Vulnerability Details:

To mitigate against man-in-the-middle attacks on the initial Diffie-
Hellman key exchange, the protocol implements the mixin of an additional
shared key that is established by the authentication protocol 
(typically O5Logon). This relies on the fact that both client and server
have knowledge of the user password (hash), which a potential attacker 
does not have.

For more details on the protocol, refer to our paper [4].

SySS, however, found out that the JDBC Thin client implementation did 
not implement that fold-in and its connections were still accepted 
by database servers. The server performs a fallback to the initial 
session key if the decryption/integrity check fails.

That original key is known to an attacker who has performed a classic
man-in-the-middle attack against the initial Diffie-Hellman key exchange.

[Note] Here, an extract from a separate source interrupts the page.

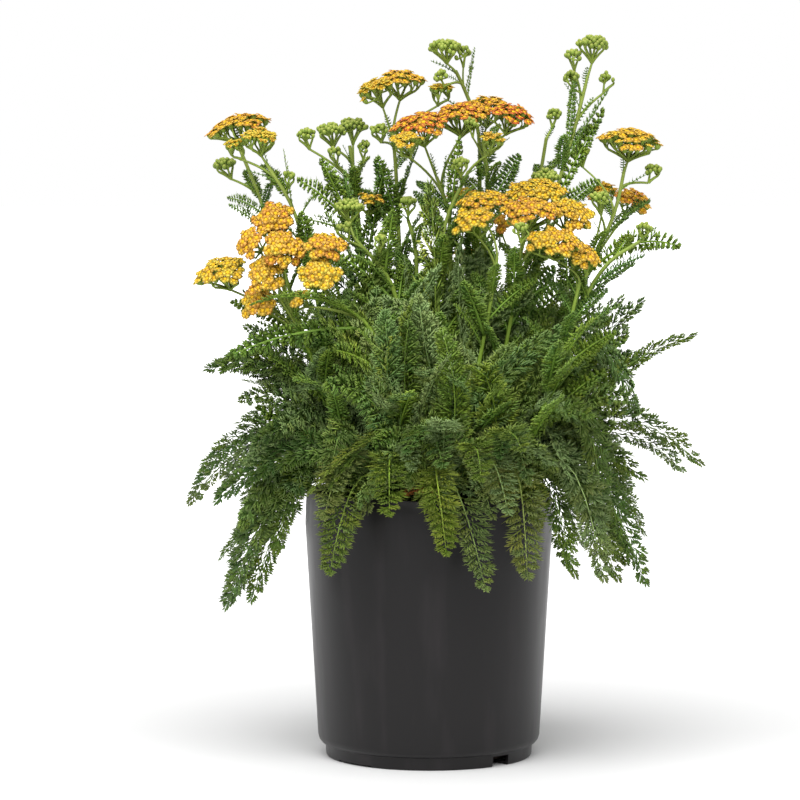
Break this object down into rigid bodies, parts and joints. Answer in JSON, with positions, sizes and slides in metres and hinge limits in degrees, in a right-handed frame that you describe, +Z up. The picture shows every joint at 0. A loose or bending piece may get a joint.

For JDBC Thin client, this allows direct observation and manipulation
of the application level traffic, as both parties still use the 
original keys.

Nevertheless, other clients, which implement the authentication key fold-in, 
are still vulnerable. While the client expects a different session key
after authentication has completed, it can simply be dropped/ignored. 
The server side of the connection at this point is already authenticated 
and communication is still possible due to the key fallback. This grants
access to the database system as the original victim user.

This attack is successful in all known configurations, except if TLS
security is used.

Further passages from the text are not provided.